Research Director's Report

17 December 2009

Sakue Yamada

Detector activities in the new stage

The physics and detector activity for the ILC entered into a new stage after the validation of the Letters of Intent (LOIs) and following discussions during the American Linear Collider Physics Group (ALCPG) workshop in Albuquerque, US. Close to the turn of the year, I wish to survey what has been going on since then.

TPC experts during the ALCPG workshop looking at New Mexican art in Albuquerque that is somewhat similar to an end–cap of their detector.

Both validated groups, ILD and SiD, made their plans with respect to the items listed in the general planning guideline to produce the detailed baseline designs to be completed in 2012. The entire items of the guideline were described in my report last August. Each group did not find it easy to set up precise plans due to the uncertainty of the future resources or necessity of discussions with various R&D collaborations. Nevertheless the groups made their best effort to produce the first version of their plans by the end of October. These can be called 'desirable' or 'hopeful' plans and the detector groups are working to refine them. More precise and realistic plans will be produced early next year.

Some items of the guideline required contribution of the common task groups. Among them was the identification of physics cases to be studied by the detector groups in the new phase. The physics common task group promptly reacted and produced a report, Benchmarks for the ILC Physics Studies 2009–10, with a list of recommended physics channels. Although these reactions are also called benchmarks, they are selected for a different purpose from those benchmark reactions, which were used at the time of LOI preparation. While the LOI benchmarks had the intention to see the difference between the proposed detectors, the new reactions are more to demonstrate the advantage and capability of ILC and the two validated detectors. They include detailed investigations of a possible light Higgs particle and some reactions at 1 TeV. The software group will also contribute by producing common tools or data sets to study them so that the detector groups can efficiently conduct their simulations.

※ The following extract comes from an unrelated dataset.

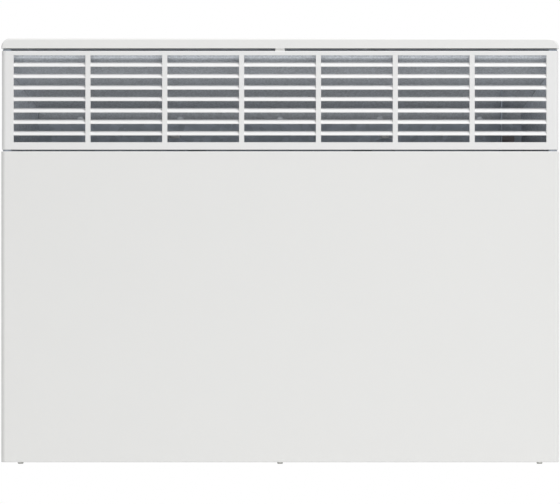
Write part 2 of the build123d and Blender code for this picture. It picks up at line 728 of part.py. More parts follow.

At Albuquerque, the Global Design Effort (GDE) presented the new accelerator configuration called Strawman Baseline (SB) 2009, which we were asked to study and respond to. In order for us to proceed in a systematic way and promptly, a small working group was formed right after the workshop. I asked Jim Brau to convene the group, which includes representation from each detector group and relevant common task groups. For the first step, the group compiled questions about the beam conditions of SB2009 so that the detector groups have enough information to make simulations. The questions were sent to the GDE. In the meantime, this group is being strengthened with additional members from the detector groups and will organise itself so that simulations can be made as quickly as possible. The work will start very soon as the GDE has given most of the answers last weekend, and I hope some result can be shared with accelerator people early next year.

The ILC Project Advisory Committee (PAC) met last November in Pohang, Korea. It was a good occasion for us to report the advancement in the last half-year and the on-going activities in the new phase. Michel Davier, chair of the International Detector Advisory Group (IDAG), precisely presented the evaluation process and their recommendation. PAC appreciated their swift and intensive effort. I described what had been done after the validation. One topic was the planning of each group in the new phase as mentioned above. In this report, I had to stress a serious concern that it depends heavily on the future resources whether the groups can complete these plans. The PAC understood the difficulty and recommended that lab directors and the International Linear Collider Steering Committee (ILCSC) support detector R&D activities. PAC was pleased to hear about the newly formed working group on SB2009 and encouraged to make close communication with the GDE.

Like the previous PAC meeting in Vancouver, most of the common task groups made presentations on the current activities and accomplishment. Karsten Buesser reported the progress of the machine detector interface studies after the validation from the detector side. Related to the planning of the detector groups was the status report of the R&D common task group, convened by Marcel Demarteau, which has been studying intensively the critical items of detector R&D work in order to complete detailed detector designs in 2012. The physics common task group convener Michael Peskin reported on the ongoing study of the physics cases to be investigated in view of possible outputs from Large Hadron Collider at CERN. Akiya Miyamoto, convener of the software common task group, reported on what the group is preparing to meet requirements of the detector groups in the new phase. Francois Richard made a status report on the cooperation with the Compact Linear Collider (CLIC) Study detector activity. PAC commended all these activities, giving us much encouragement to go on in the new phase.